Salon.com, another leftist Internet publication, offered this opinion:
The role of race is nothing new. A New York Times survey as well as a University of Washington study found Tea Party members more likely even than other Republicans to say that too much has been made of the problems facing black people, that the Obama administration favors blacks over whites, and to blame black disadvantage on the shortcomings of black people, rather than on the legacy of slavery and discrimination. Is it only about having a black president? Um, that probably doesn't help. But it's worth noting that these are the same people who've been fighting the Democratic Party since the days of the Civil Rights Act, the Voting Rights Act and the beginning of the War on Poverty, almost 50 years ago. They associate those long overdue social reforms with giving folks, mainly black people, something they don't deserve. I sometimes think just calling them racist against our black president obscures the depths of their hatred for Democrats, period.
On hearing the latest from the APA, Mark Meckler, cofounder of Tea Party Patriots, laughed off the criticism, the Times reported, noting that the leftist professors are rather a caricature of themselves. “This is good.
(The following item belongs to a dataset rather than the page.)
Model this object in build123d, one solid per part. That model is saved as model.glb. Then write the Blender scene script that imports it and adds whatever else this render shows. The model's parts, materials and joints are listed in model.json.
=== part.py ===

You’re making my day,” Meckler told the Times.
“Statistics show that the vast number of folks that are in the world of academia are liberals,” he said after collecting himself. “Liberals don’t like the tea party movement. I don’t think that’s news.”
Indeed, as Meckler says, the charges are nothing new. Last week, Rep. André Carson, a leftist from Indiana, flatly announced that his colleagues in the House who are affiliated with the Tea Party would like to hang him.
Some of these folks in Congress right now would love to see us as second-class citizens. Some of them in Congress right now with this tea party movement would love to see you and me ... hanging on a tree. Some of them right now in Congress are comfortable with where we were 50 and 60 years ago but it's a new day with a black President and a Congressional Black Caucus.
Carson was the culprit behind the lie that Tea Party Americans hurled racial epithets and spat upon black Congressmen as they exited the Cannon House Office Building on March 20, 2010, the day the House of Representatives passed President Obama’s socialist healthcare plan.
Carson lied. As The New American reported, no one could provide any evidence of such an incident, even when Big websites founder Andrew Breitbart offered a $100,000 cash gift for the United Negro College Fund.
And Carson is just one member of the Congressional Black Caucus who has attacked the Tea Party.
At a “community summit” in California, leftist Rep. Maxine Waters of California sounded almost as unhinged as Carson: “I’m not afraid of anybody. This is a tough game. You can’t be intimidated. You can’t be frightened. And as far as I’m concerned, the ‘tea party’ can go straight to Hell.”
The NAACP says likewise. At its convention in July, the group said the Tea Party harbors “racist elements.” NAACP chieftain Benjamin Jealous said, “The time has come for them to accept the responsibility that comes with influence and make clear there is no place for racism” and other types of hatred.
Before the NAACP passed its “resolution,” a top executive at National Public Radio, NPR Foundation chief Ron Schiller, told undercover operatives working for video sting impressario James O’Keefe that Tea Party Americans, as well as Republicans, are out of their minds.
Said Schiller, “The current Republican Party, particularly the Tea Party, is fanatically involved in people’s personal lives and very fundamental Christian — I wouldn’t even call it Christian. It’s this weird evangelical kind of move.”
[The Tea Party is not] just Islamaphobic, but really xenophobic, I mean basically they are, they believe in sort of white, middle-America gun-toting. I mean, it’s scary. They’re seriously racist.
The remarks cost Schiller his job, and led the NPR board to force out NPR CEO Vivian Schiller.